After a cold winter and a late spring, autumn could also be delayed this year with berries ripening and leaves turning later than usual, British wildlife experts said.

According to information gathered by the Woodland Trust’s Nature’s Calendar, plants such as brambles or blackberries appear to have been hit by the cold winter and are fruiting later this year.

Records of ripe berries are a good indicator of the arrival of poet John Keats’s “season of mist and mellow fruitfulness”.

Sightings of the first ripe berries in the countryside have peaked on around August 4 over the last five years, but this year Nature’s Calendar has so far very few records, suggesting autumn is delayed.

By this time last year, the Woodland Trust had more than 1,000 records of the first ripe bramble fruits, with reports peaking on August 2.

But this year the survey, which feeds into records dating back to the 1700s and studies the timings of common seasonal events, has so far received just 81 records, with most in the south and none further north than Leeds.

Rowan berries are also late fruiting, with just 44 records for first fruit compared to 808 by the same time last year, project manager Kate Lewthwaite said.

And hawthorns came into leaf and flowered late because of the cold winter – and are now expected to fruit late as well.

“Seeing as the average – the most observations – is around August 4 for first fruit over the past five years, then considering that we are already at that date and have very few records, it is apparent that autumn could be late this year, just how late we won’t know until the end of the season,” she said.

“Flowering was delayed in many species due to the coldest winter for 30 years and this has a knock-on effect on fruiting.

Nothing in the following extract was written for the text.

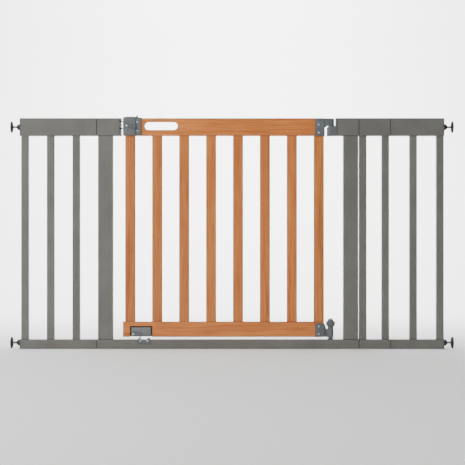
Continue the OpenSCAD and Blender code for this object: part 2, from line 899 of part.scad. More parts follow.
module latch_lever() {
    y1 = -y_housing - lever_gap;
    color(PLATE_COAT)
        difference() {
            along_y(y1 - lever_t, y1)
                tapered(x_lever, z_lever, lever_reach, lever_fall, lever_hub_r, lever_tip_r);
            peg_y(x_lever, y1 - lever_t - eps, y1 + eps, z_lever, rivet_r + pin_clear);
            peg_y(x_lever + 0.8 * lever_reach, y1 - lever_t - eps, y1 - lever_t + 1,
                  z_lever - 0.6 * lever_fall, 1.8);
        }
}

// The two rivets that the front levers turn on
module lever_rivets() {
    head_y = -y_housing - lever_t - rivet_head_gap;
    lock_head_y = -y_lock - lever_t - rivet_head_gap;
    color(BRIGHT) {
        front_screw(x_lever, z_lever, head_y, -y_housing + housing_wall + 1,
                    rivet_head_r, rivet_r, rivet_head_h);
        front_screw(x_lock_rivet, z_lock_rivet, lock_head_y, -y_lock + 3,
                    rivet_head_r, rivet_r, rivet_head_h);
    }
}

module door_screws() {
    color(BRIGHT) {
        for (z = flange_screw_z)
            front_screw(x_flange_screw, z, -y_flange, y_screw_end,
                        screw_head_r, screw_r, door_head_h);
        for (z = concat(plate_screw_z, bracket_screw_z))
            front_screw(x_plate_screw, z, -y_flange, y_screw_end,
                        screw_head_r, screw_r, door_head_h);
    }
}

// ---------------------------------------------------------------- hinges on the door

// Channel round the wood's end, with a back that the screws bite in
module hinge_channel(x1, z0, z1, screw_z) {
    outer_r = x1 - x_wood_1 + channel_round;
    difference() {
        translate([0, 0, z0])
            linear_extrude(z1 - z0)
                soft_plan(x_plate_0, x1, y_flange, outer_r);
        slab(x_plate_0 - eps, x_wood_1, -wood_t / 2, wood_t / 2, z0 - eps, z1 + eps);
        for (z = screw_z)
            peg_y(x_plate_screw, -y_flange - eps, y_screw_end, z, screw_r);
    }
}

module upper_hinge_plate() {
    gusset_h = 7;
    x_gusset = x_axis - rail_d / 2 - 0.8;
    color(PLATE_COAT)
        difference() {
            union() {
                hinge_channel(x_plate_1, z_top_0, z_plate_1, plate_screw_z);
                slab(x_plate_1 - eps, x_axis, -arm_r, arm_r, arm_z0, z_plate_1);
                translate([x_axis, 0, arm_z0])
                    cylinder(h = z_plate_1 - arm_z0, r = arm_r);
                along_y(-arm_r, arm_r)
                    polygon([[x_plate_1 - eps, arm_z0 + eps], [x_plate_1 - eps, arm_z0 - gusset_h],
                             [x_plate_1, arm_z0 - gusset_h], [x_plate_1 + 2, arm_z0 - gusset_h + 3],
                             [x_gusset, arm_z0 - gusset_h + 4], [x_gusset, arm_z0 + eps]]);
            }
            translate([x_axis, 0, arm_z0 - eps])
                cylinder(h = top_rail_h, r = pin_r + pin_clear);
        }
}

module lower_hinge_bracket() {
    arm_side = barrel_r - 1;
    z_arm = z_door_0 + bracket_arm_h;
    shoulder_w = 5.5;
    color(PLATE_COAT)
        difference() {
            union() {
                hinge_channel(x_bracket_1, z_door_0, z_door_0 + bracket_h, bracket_screw_z);
                slab(x_bracket_1 - eps, x_axis, -arm_side, arm_side, z_door_0, z_arm);
                along_y(-arm_side, arm_side)
                    polygon([[x_bracket_1 - eps, z_arm - eps], [x_bracket_1 - eps, z_door_0 + bracket_h],
                             [x_bracket_1, z_door_0 + bracket_h], [x_bracket_1 + shoulder_w, z_arm + 2],
                             [x_bracket_1 + shoulder_w, z_arm - eps]]);
                translate([x_axis, 0, z_barrel_0])
                    cylinder(h = barrel_h, r = barrel_r);
            }
            translate([x_axis, 0, z_barrel_0 - eps])
                cylinder(h = barrel_h, r = pin_r + pin_clear);
            translate([x_axis, 0, z_barrel_0 + bearing_l])
                cylinder(h = barrel_h, r = chamber_r);
        }
}

// ---------------------------------------------------------------- lower lock

// Hollow case in the notch of the bottom rail, on a back plate that fills the notch
module lower_lock_case() {
    wall = 2;
    color(PLATE_COAT)
        difference() {
            union() {
                slab(x_lock_0, x_lock_1, -y_lock, eps, z_lock_0, z_lock_1);
                slab(x_lock_0 - notch_side, x_lock_1 + notch_side, 0, wood_t / 2,
                     z_lock_0, notch_top);
            }
            slab(x_lock_0 + wall, x_lock_1 - wall, -y_lock + wall, wood_t / 2 - wall,
                 z_lock_0 - eps, z_lock_1 - wall);
            peg_y(x_lock_rivet, -y_lock - eps, 0, z_lock_rivet, rivet_r);
        }
}

module lower_lock_lever() {
    y1 = -y_lock - lever_gap;
    z_tip = sill_h + 1;
    color(PLATE_COAT)
        difference() {
            union() {
                along_y(y1 - lever_t, y1)
                    pill(x_lock_rivet, z_lock_rivet, lock_lever_reach, lock_lever_w);
                slab(x_prong - prong_w / 2, x_prong + prong_w / 2, y1 - lever_t, y1,
                     z_tip, z_lock_rivet);
            }
            peg_y(x_lock_rivet, y1 - lever_t - eps, y1 + eps, z_lock_rivet, rivet_r + pin_clear);
        }
}

// ---------------------------------------------------------------- drawing

left_post();
right_post();
threshold_rail();
latch_side_rail();
hinge_side_rail();
strike_plug();
hinge_knuckle();
upper_hinge_pin();
lower_hinge_pin();
closing_spring();
hinge_tension_knob();
floor_catch();
catch_screws();
left_ext_top_rail();
left_ext_bottom_rail();
left_ext_bars();
near_ext_top_rail();
near_ext_bottom_rail();
near_ext_bars();
far_ext_top_rail();
far_ext_bottom_rail();
far_ext_bars();
panel_joiners();
rail_end_plugs();
door_top_rail();
door_bottom_rail();
for (i = [0 : SLAT_COUNT - 1])
    door_slat(i);
latch_housing_front();
latch_housing_back();
latch_bolts();
thumb_slide();
latch_spring();
latch_lever();
lever_rivets();
door_screws();
upper_hinge_plate();
lower_hinge_bracket();
lower_lock_case();
lower_lock_lever();
for (corner = CORNERS) {
    wall_pad(corner);
    spindle(corner);
    hand_nut(corner);
}
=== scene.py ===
# %% [markdown]
# # A wooden-door safety gate, finished in Blender
#
# The gate's frame, hinges, latch and wall fixings come from the engineering model, to the millimetre.
# This lesson dresses them: powder-coated steel, stained and lacquered hardwood, die-cast hinge
# fittings, moulded nylon, rubber wall pads and threaded spindles. Every piece keeps the place that
# the engineering model gives it, so nothing here is fitted by eye.

# %% Load the gate
import math

import bmesh
import bpy
from mathutils import Matrix, Vector


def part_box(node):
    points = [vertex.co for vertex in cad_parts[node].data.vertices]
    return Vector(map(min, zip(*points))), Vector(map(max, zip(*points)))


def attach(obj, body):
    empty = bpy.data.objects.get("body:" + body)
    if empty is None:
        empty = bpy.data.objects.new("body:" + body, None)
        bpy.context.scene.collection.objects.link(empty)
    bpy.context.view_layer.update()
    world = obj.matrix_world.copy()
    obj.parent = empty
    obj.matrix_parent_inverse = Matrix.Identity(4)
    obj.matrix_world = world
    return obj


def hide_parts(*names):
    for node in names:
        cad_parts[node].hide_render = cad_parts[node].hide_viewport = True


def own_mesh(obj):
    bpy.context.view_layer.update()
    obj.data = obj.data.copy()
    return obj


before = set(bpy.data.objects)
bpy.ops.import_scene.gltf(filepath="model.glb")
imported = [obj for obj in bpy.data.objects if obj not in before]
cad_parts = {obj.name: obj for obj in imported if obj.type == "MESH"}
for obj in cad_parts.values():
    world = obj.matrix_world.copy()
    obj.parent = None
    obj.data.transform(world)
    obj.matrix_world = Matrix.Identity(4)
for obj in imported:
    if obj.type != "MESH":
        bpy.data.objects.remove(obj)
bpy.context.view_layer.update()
MM = 0.001

# %% [markdown]
# ## Colours and nodes
#
# Colours are written as sRGB hex values. Blender's shaders work in linear light, so one function
# turns them over. One more function adds a node, sets it up and wires it; shader trees and
# geometry trees are both built with it.


# %% Helpers for colours and nodes
def linear(hex_colour):
    channels = [int(hex_colour[i:i + 2], 16) / 255 for i in (1, 3, 5)]
    return tuple(c / 12.92 if c <= 0.04045 else ((c + 0.055) / 1.055) ** 2.4 for c in channels) + (1.0,)


def add(tree, kind, links=None, **settings):
    """Adds a node; links maps an input's name or number to a value or to another node's output."""
    node = tree.nodes.new(kind)
    for name, value in settings.items():
        setattr(node, name, value)
    for socket, source in (links or {}).items():
        if isinstance(source, bpy.types.NodeSocket):
            tree.links.new(source, node.inputs[socket])
        else:
            node.inputs[socket].default_value = source
    return node


def new_material(name, **shader):
    """A material with a Principled shader; shader gives its constant inputs by name."""
    material = bpy.data.materials.new(name)
    material.use_nodes = True
    tree = material.node_tree
    principled = tree.nodes["Principled BSDF"]
    for socket, value in shader.items():
        principled.inputs[socket.replace("_", " ")].default_value = value
    material.diffuse_color = principled.inputs["Base Color"].default_value
    return material, tree, principled


def ramp(tree, factor, *stops):
    """A colour ramp; each stop is a position and a hex colour."""
    node = add(tree, "ShaderNodeValToRGB", {"Fac": factor})
    elements = node.color_ramp.elements
    while len(elements) < len(stops):
        elements.new(0.5)
    for element, (position, colour) in zip(elements, stops):
        element.position = position
        element.color = linear(colour)
    return node.outputs["Color"]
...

“We’re some way behind with lots of unripe fruit still on the bushes, and the best still to come,” she said.

And it is not just the berries which are indicating autumn is late this year, Nature’s Calendar results suggest.

Just two records have been received of the first beech leaves to turn – generally the first trees whose leaves begin to change colour – compared to 116 at the same time last year.

Wildlife watchers have seen a trend of leaves turning and falling later over the past few decades as the climate changes.

While Victorian meteorologists considered the season to begin on September 1, the familiar golden hues of autumn are now not developing until the end of the month, the Woodland Trust said.

Trees will not be in their full autumn colours until the end of September or early October and oak leaves are not falling until the end of October – a week later than they were 30 years ago.

“What we’ve found in the last 30 years with climate change, the growing season for lots of species has extended and – leaving this year aside – things are coming out earlier and leaves are hanging around on trees later.

“As long as it is still warm and there is plenty of water there is no reason for trees to start packing up for the winter,” Dr Lewthwaite said.

But in some areas the dry summer has caused trees to turn early, in what she describ-ed as a “false autumn”, particularly street trees in cities. Other signs the climate is changing include people in some milder parts of the UK reporting their grass is growing all year round.

The Woodland Trust is also asking people to report sightings of swifts in the second half of this month.